Cameron: London under assault by Brussels
London is under constant attack from Brussels.
So said David Cameron en route from the EU summit in Brussels to the Commonwealth Heads of Government Conference in Perth.
The prime minister's claim is that the City of London - the centre of financial services in Europe - is the subject of regulatory assault by EU directives.
With the eurozone having done a deal which exceeded the prime minister's expectations, his attention is now shifting to how to ensure that Britain is not marginalised or constantly outvoted by the 17 eurozone countries which will in future work together much more closely.
They will, he predicts, start to have more meetings alone and to set up their own bureaucracy.

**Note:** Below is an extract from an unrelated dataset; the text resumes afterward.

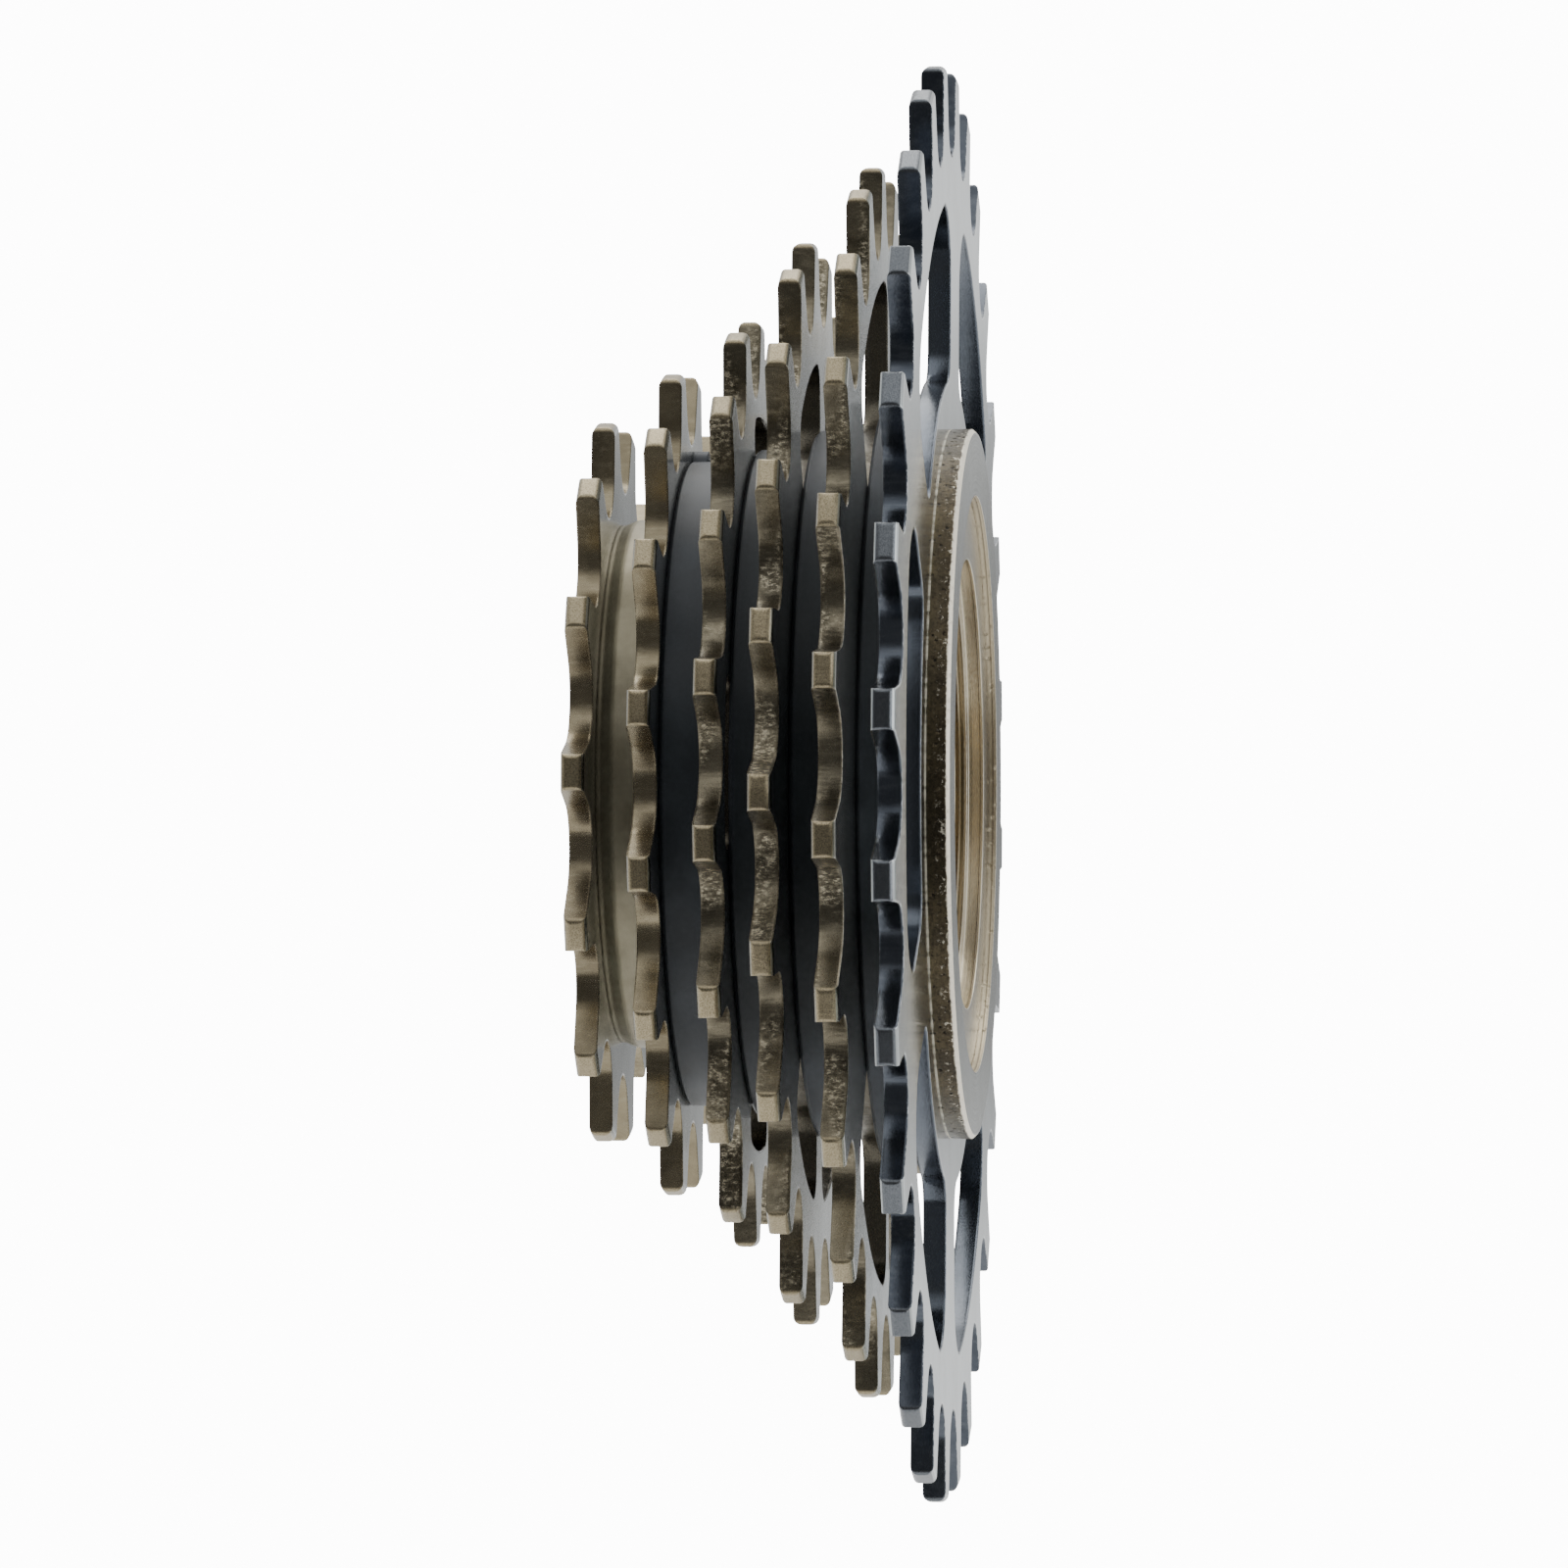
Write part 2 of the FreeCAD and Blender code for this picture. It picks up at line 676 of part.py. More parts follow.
# split ring of spring wire lying in the groove and over both pawl heels
wire_start = ring_point(wire_centre_r, wire_gap_deg / 2.0, pawl_mid_y)
wire_mid = ring_point(wire_centre_r, 180.0, pawl_mid_y)
wire_stop = ring_point(wire_centre_r, -wire_gap_deg / 2.0, pawl_mid_y)
wire_path = Part.Wire([Part.Arc(wire_start, wire_mid, wire_stop).toShape()])
start_a = math.radians(wire_gap_deg / 2.0)
tangent = Vec(-math.sin(start_a), 0, math.cos(start_a))
wire_section = Part.Wire([Part.makeCircle(wire_r, wire_start, tangent)])
pawl_spring_ring = wire_path.makePipeShell([wire_section], True, True)


# ----------------------------------------------------------- lock cone, shims
cone = revolved([
    (nose_thread_r, cone_inner_y),
    (nose_thread_r + 1.1, cone_inner_y),
    (cone_r, outer_ball_y - 1.2 * ball_r),
    (cone_r, shell_end + 0.2),
    (cone_r - 0.2, shell_end),
    (nose_thread_r, shell_end),
])
cone = cone.cut(torus(outer_ball_R, ball_r + race_play, outer_ball_y))
cone_hole_R = (nose_thread_r + cone_r) / 2.0
cone_holes = []
for angle in (0.0, 180.0):
    mouth = ring_point(cone_hole_R, angle, shell_end - 0.5)
    cone_holes.append(Part.makeCylinder(cone_hole_r, cone_hole_depth + 0.5, mouth, Vec(0, 1, 0)))
lock_cone = solid_of(cone.cut(cone_holes))

shim_r = nose_thread_r + 1.15
shim_hole_r = nose_thread_r + 0.05
shim_join = cone_inner_y + shim_thin_t
shim_thin = drum(shim_r, cone_inner_y, shim_join).cut(drum(shim_hole_r, cone_inner_y - 1, shim_join + 1))
shim_thick = drum(shim_r, shim_join, nose_step_y).cut(drum(shim_hole_r, shim_join - 1, nose_step_y + 1))

seal_outer_r = cup_bore_r + seal_w
seal_inner_r = cone_r + seal_play
outer_seal = drum(seal_outer_r, shell_end, shell_end + seal_t)
outer_seal = outer_seal.cut(drum(seal_inner_r, shell_end - 1, shell_end + seal_t + 1))


# ---------------------------------------------------------------------- balls
def ball_row(ring_radius, y, count):
    balls = []
    for k in range(count):
        centre = ring_point(ring_radius, 360.0 * k / count, y)
        balls.append(Part.makeSphere(ball_r, centre))
    return Part.makeCompound(balls)


hub_side_balls = ball_row(hub_ball_R, hub_ball_y, hub_ball_count)
outer_balls = ball_row(outer_ball_R, outer_ball_y, outer_ball_count)

# --------------------------------------------------------------------- export
os.makedirs("parts", exist_ok=True)
inner_body.exportStep("parts/inner_body.step")
lock_cone.exportStep("parts/lock_cone.step")
shim_thick.exportStep("parts/shim_thick.step")
shim_thin.exportStep("parts/shim_thin.step")
pawl_spring_ring.exportStep("parts/pawl_spring_ring.step")
outer_body.exportStep("parts/outer_body.step")
outer_seal.exportStep("parts/outer_seal.step")
sprocket_1.exportStep("parts/sprocket_14t.step")
sprocket_2.exportStep("parts/sprocket_16t.step")
sprocket_3.exportStep("parts/sprocket_18t.step")
sprocket_4.exportStep("parts/sprocket_21t.step")
sprocket_5.exportStep("parts/sprocket_24t.step")
sprocket_6.exportStep("parts/sprocket_28t.step")
spacer_16_18.exportStep("parts/spacer_16_18.step")
spacer_18_21.exportStep("parts/spacer_18_21.step")
spacer_21_24.exportStep("parts/spacer_21_24.step")
spacer_24_28.exportStep("parts/spacer_24_28.step")
pawl_a.exportStep("parts/pawl_a.step")
pawl_b.exportStep("parts/pawl_b.step")
hub_side_balls.exportStep("parts/hub_side_balls.step")
outer_balls.exportStep("parts/outer_balls.step")
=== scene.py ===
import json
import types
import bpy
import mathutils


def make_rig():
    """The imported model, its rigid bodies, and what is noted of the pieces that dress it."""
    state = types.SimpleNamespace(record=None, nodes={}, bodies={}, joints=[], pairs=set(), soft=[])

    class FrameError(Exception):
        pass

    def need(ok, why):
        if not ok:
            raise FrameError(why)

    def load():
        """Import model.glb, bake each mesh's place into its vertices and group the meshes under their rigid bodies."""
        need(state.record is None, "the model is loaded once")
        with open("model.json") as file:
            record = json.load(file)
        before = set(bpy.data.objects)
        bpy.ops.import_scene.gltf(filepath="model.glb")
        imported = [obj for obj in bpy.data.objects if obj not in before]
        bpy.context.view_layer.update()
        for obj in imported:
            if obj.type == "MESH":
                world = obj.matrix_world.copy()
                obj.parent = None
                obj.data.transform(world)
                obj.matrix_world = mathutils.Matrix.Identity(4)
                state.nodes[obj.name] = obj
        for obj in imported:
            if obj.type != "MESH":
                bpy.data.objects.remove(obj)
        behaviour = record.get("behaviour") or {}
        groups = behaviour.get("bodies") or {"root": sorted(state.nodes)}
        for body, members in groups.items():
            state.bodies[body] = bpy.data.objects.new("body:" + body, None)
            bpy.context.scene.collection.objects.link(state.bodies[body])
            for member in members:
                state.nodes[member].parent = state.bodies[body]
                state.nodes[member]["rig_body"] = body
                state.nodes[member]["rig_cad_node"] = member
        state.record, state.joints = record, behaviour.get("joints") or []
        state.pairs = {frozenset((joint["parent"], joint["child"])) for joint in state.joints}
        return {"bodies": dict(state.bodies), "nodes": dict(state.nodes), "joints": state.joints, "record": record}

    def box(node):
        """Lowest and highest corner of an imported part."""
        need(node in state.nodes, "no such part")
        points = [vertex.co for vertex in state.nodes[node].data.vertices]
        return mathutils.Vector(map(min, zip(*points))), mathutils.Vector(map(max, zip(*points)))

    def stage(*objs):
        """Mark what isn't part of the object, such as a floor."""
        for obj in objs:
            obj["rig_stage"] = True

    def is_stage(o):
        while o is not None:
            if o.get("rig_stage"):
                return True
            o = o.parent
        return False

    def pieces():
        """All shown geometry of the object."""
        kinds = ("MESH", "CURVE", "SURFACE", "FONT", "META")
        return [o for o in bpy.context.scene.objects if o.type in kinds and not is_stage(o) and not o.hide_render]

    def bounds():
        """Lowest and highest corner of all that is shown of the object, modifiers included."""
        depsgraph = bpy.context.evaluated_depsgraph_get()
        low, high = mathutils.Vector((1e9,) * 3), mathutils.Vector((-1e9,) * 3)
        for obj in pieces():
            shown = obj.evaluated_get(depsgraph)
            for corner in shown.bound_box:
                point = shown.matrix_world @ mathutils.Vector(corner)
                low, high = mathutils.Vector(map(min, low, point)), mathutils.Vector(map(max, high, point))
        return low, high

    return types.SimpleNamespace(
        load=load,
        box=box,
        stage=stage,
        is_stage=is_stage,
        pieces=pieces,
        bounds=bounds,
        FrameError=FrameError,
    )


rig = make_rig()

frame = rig.load()

import json
import math

import bpy
from mathutils import Vector


def note_size(key):
    path = "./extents.json"
    data = {}
    if key != "loaded":
        with open(path) as handle:
            data = json.load(handle)
    data[key] = [[round(float(v), 6) for v in corner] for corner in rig.bounds()]
    with open(path, "w") as handle:
        json.dump(data, handle)


note_size("loaded")

# ------------------------------------------------------------ sizes in mm of the part
HALF_PITCH = 6.35      # half the chain pitch
ROLLER_REACH = 3.96    # how far a tooth root lies inside the pitch circle
PLATE = 1.95           # thickness of every sprocket plate
MM = 1000.0            # the frame is in metres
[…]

He wants to ensure that they cannot go further - by caucusing to take decisions on other matters that are prejudicial to the 10 EU countries including Britain which are not in the Euro.
Ironically, our eurosceptic prime minister sees the EU Commission as the best safeguard of Britain's interests - providing, that is, it sees its role as standing up for the EU 27 and not the eurozone 17.
The government was angered by the last-minute cancellation of Monday's meeting of ECOFIN - the EU's finance ministers - and are insisting that, in future, meetings of the 27 must not be set aside for meetings of the 17.
Whitehall officials have been told to accelerate their work on what's called the re-balancing of Britain's relationship with the EU but Mr Cameron insists that it is wrong to assume that there will be an early opportunity for significant treaty change.
Not all of the 17 think it necessary or wise.
Not all the other 10 want changes to protect the so-called "outs" (those not in the Euro) since some regard themselves as "pre-ins" i.e. countries preparing to join the Euro.
Even if there was agreement in the EU for treaty change Mr Cameron would have to embark on the equally tricky task of getting agreement within his coalition.
What his comments reveal is that when - if - the eurozone crisis ends big political questions will replace the big economic problems which are now being confronted.